Most women that I know never thought that a miscarriage would happen to them.  Well over half (perhaps 3/4) of my mom friends have miscarried at least one pregnancy.  This is a high number and I am not sure if there is something in the New York City water (well now the New Jersey water), all of the pollutants in our modern lives, or if it is that these women have chosen to have children at an older age than a generation ago.  The published percentages of pregnancies that end in miscarriage differ greatly since no one really knows how many early pregnancies there are.  Most caregivers do not see pregnant clients until they are 10 weeks.  My first pregnancy (meaning that my current pregnancy is really my 4th!) ended in an early miscarriage at 7 weeks.  I had known that I was pregnant for 3.5 weeks and I felt like screaming it to the world.  It felt like I had been pregnant forever and I was so excited.  Thankfully it was only my parents, brother and sister-in-law that knew.  When I miscarried I wanted to crawl into a hole of my grief.  Thankfully no one at work knew so I was able to go there and submerge myself in a lot of work and busyness.  Then I went home and cried... for months.  Even a year later, I would be overwhelmed with grief at the thought of my miscarriage.  And now with my (technically 4th) pregnancy, I did not get excited right away and I still did not want anyone except my parents and some close friends to know until I was 14 weeks and in the second trimester.  I wish you all luck and wish that no woman (or man) has to grieve a miscarriage or any baby loss.

1 comment:

  1. I am sharing an email story with permission that just came in my inbox:

    "I just wanted to say thank you for sharing about your miscarriage. I lost my first pregnancy, too, and didn't know enough to keep it secret before the second trimester. When I had the miscarriage, I then had to go and tell everyone what happened. I was really depressed and upset for a over a year - every time I saw a baby in the subway or bus, I'd break down and start crying. I really felt like I was losing it! And then, when I got pregnant again, I didn't tell anyone aside from close family until I was 20 weeks along and still didn't feel comfortable 'celebrating' my pregnancy until the baby actually arrived.

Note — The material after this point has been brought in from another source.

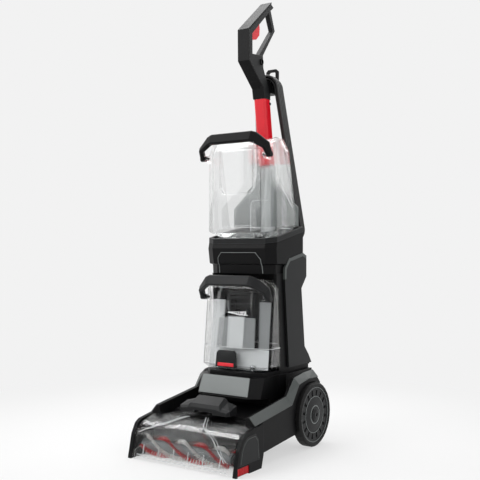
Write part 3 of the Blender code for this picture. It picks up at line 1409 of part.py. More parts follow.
POST_RADIUS = HANK_BEND_RADIUS - CORD_DIAMETER / 2 - 0.0005
POST_END_Y = 0.1575
LOOP_PLATE_END_Y = 0.1625
LOOP_PLATE_HALF = 0.0180
LOOP_PLATE_TOP_Z = 0.9410
ARM_HALF = HANK_BOTTOM_HALF + POST_RADIUS - 0.0014    # at the arm's top
ARM_TOP_Z = 0.5400
RELIEF_FOOT = Vector((-0.0400, 0.1780, ARM_TOP_Z + GAP))
RELIEF_LENGTH = 0.0300
HANK_START_Z = 0.6600
HANK_END_Z = 0.6000
TAIL_TURN = Vector((0.0600, 0.1850, 0.5150))      # where the tail passes beside the arm
PLUG_TOP = Vector((0.0500, 0.1880, 0.4700))
PLUG_LENGTH = 0.0360


def arc(centre, radius, first, last, steps):
    """Points round a centre from one angle to another, in degrees, ends included."""
    turns = [math.radians(first + (last - first) * i / steps) for i in range(steps + 1)]
    return [(centre[0] + radius * math.cos(t), centre[1] + radius * math.sin(t)) for t in turns]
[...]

    I remember feeling so frustrated that there wasn't much information out there about miscarriages, yet when I had one, so many women came up to me and told me they had one as well. Why is having one such a 'secret'? Perhaps deep down, part of my pain was the feeling that I was somehow guilty for having a miscarriage, like I did something wrong to lose the baby. My doctor assured me that that wasn't the case - that it just happens and is normal - but still, the feeling of guilt ate away at me. And the fact that there's not much out there about miscarriages and the secrecy surrounding them somehow adds to the whole guilt - i.e. if I'm not guilty or at fault, why do I feel like I have to hide having one?"